Interrelationship between in-going Cu(II) ions and out-going exchangeable cations for both initial concentrations and both samples is mostly non-stoichiometric. At extremely acidic pH, where the lowest removal efficiency was recorded, the highest non-stoichiometry is observed for both samples, which is a consequence of the competition between Cu²⁺ and H⁺ ions. Non-stoichiometry is more pronounced for FeZ, which is a result of a more pronounced negative charge of the FeZ surface, and thus the more significant influence of the competitive effect. Already at pH_o ≥ 3.05 for NZ and at pH_o = 3.05 for FeZ, the competitive effect is almost negligible since the non-stoichiometric interrelationship is the least pronounced. Furthermore, for FeZ at pH ≥ 4.04, a non-stoichiometric relationship is again observed, but of a reverse character. The non-stoichiometry is reflected in a higher amount of sorbed Cu(II) ions compared to the released exchangeable cations. This is a consequence of Cu(II) precipitation, which additionally contributes to the increase in removal efficiency, which is in accordance with the results shown in Figure 2. These findings suggest and reaffirms that the optimum pH for NZ is in the range of pH_o = 3–5, and for FeZ, it is pH_o = 3.
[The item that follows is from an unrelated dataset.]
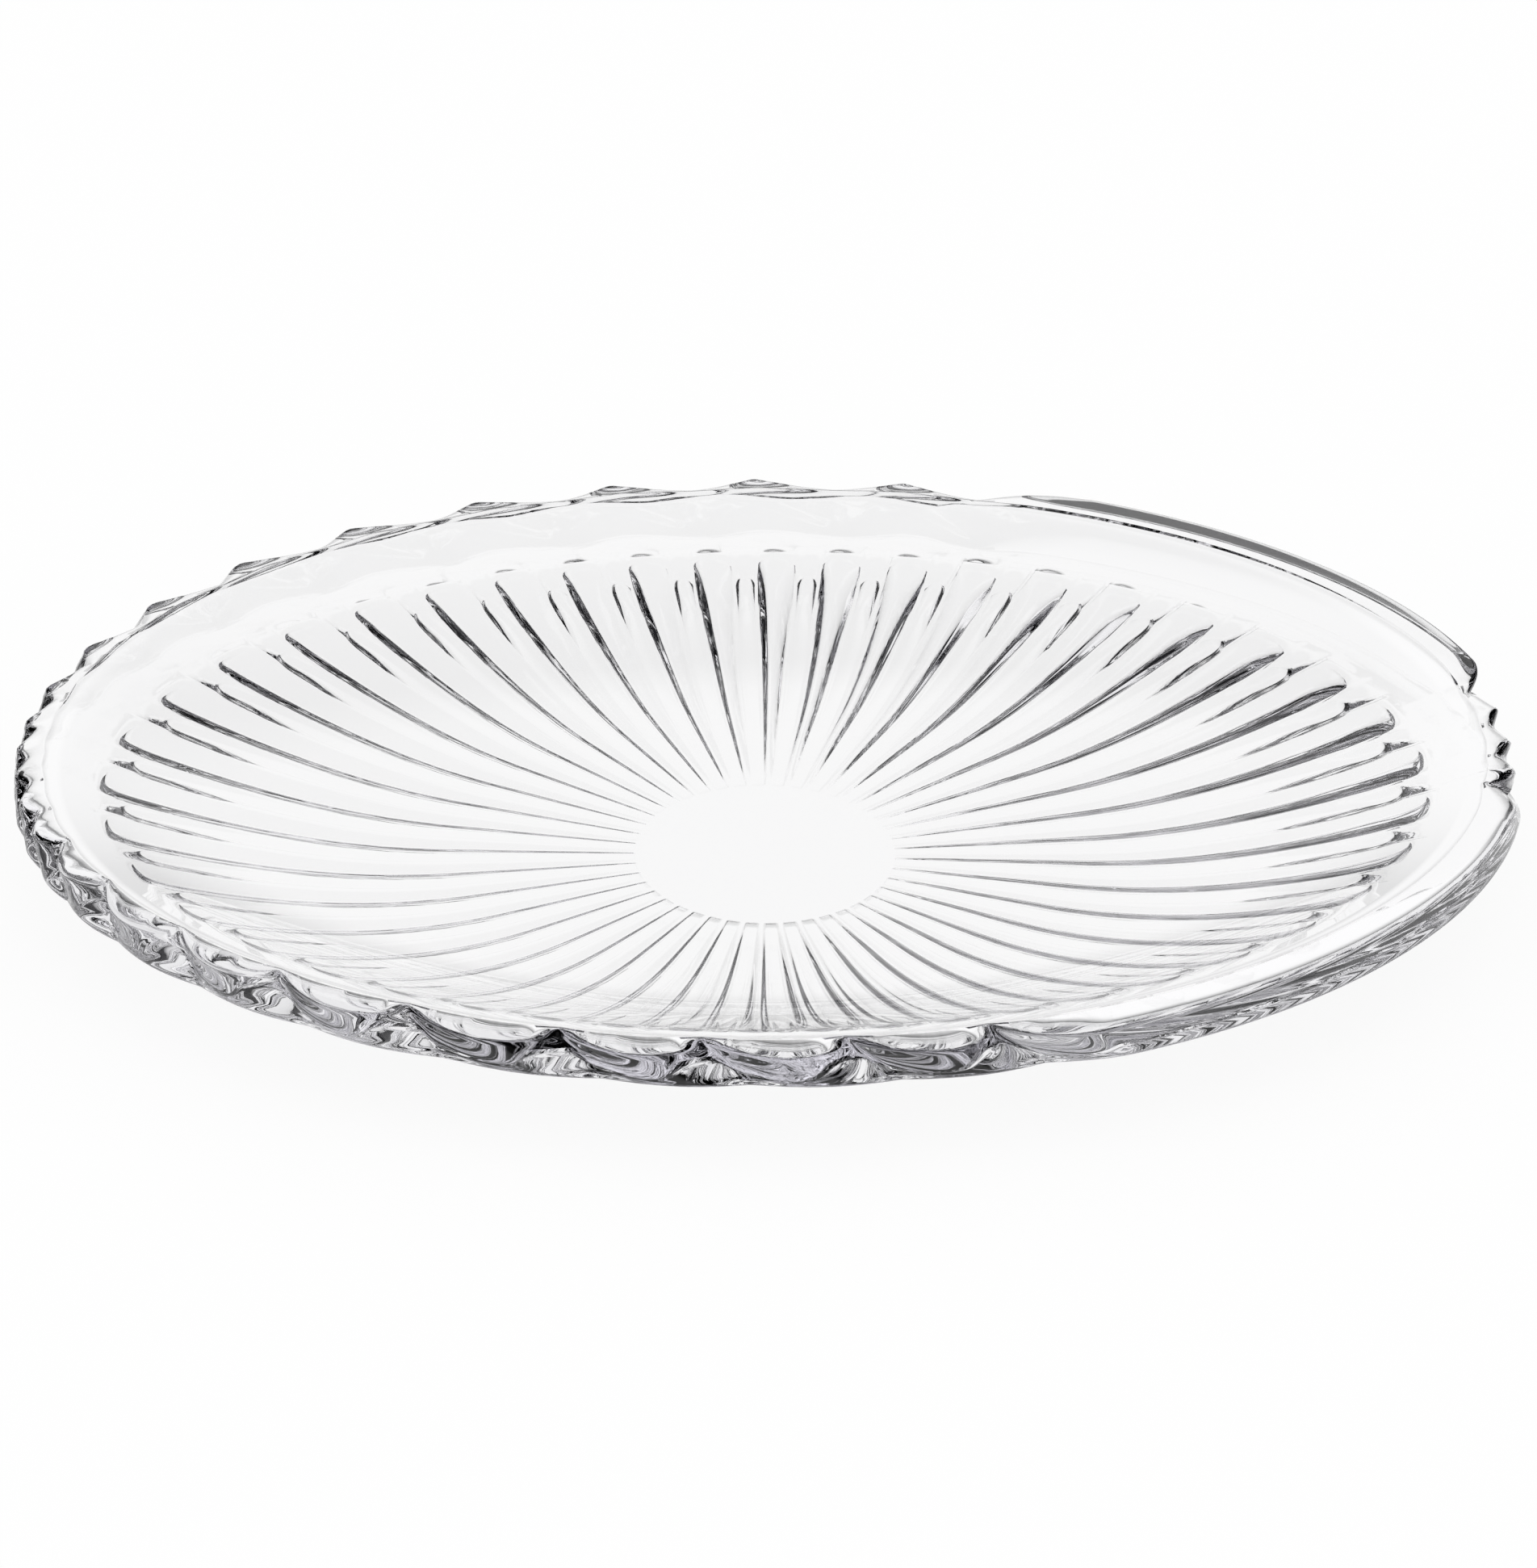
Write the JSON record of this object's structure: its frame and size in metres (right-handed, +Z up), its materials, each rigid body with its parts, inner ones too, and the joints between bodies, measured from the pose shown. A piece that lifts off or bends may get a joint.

The emphasis on the importance of testing optimal pH is also supported by relatively recent research. Thus, Panayotova [35] reported the optimal pH for Cu(II) removal on Bulgarian natural zeolite in the range 5.5–7.5, which is quite debatable considering the area of copper precipitation according to Figure 1. Forughirad et al. [36] investigated the removal of Cu(II) at pH = 7 and pH = 5 on Azerbaijan natural zeolite clinoptilolite, and found the highest percentage of removed Cu(II) at pH = 7. This is proof that the tests of the effect of pH on sorption processes must be accompanied by theoretical foundations and knowledge of the speciation of any metal cation depending on pH. Ultimately, this is also the only way to confidently claim that the sorption mechanism is solely responsible for the reduction in metal concentrations, without the possible contribution of precipitation.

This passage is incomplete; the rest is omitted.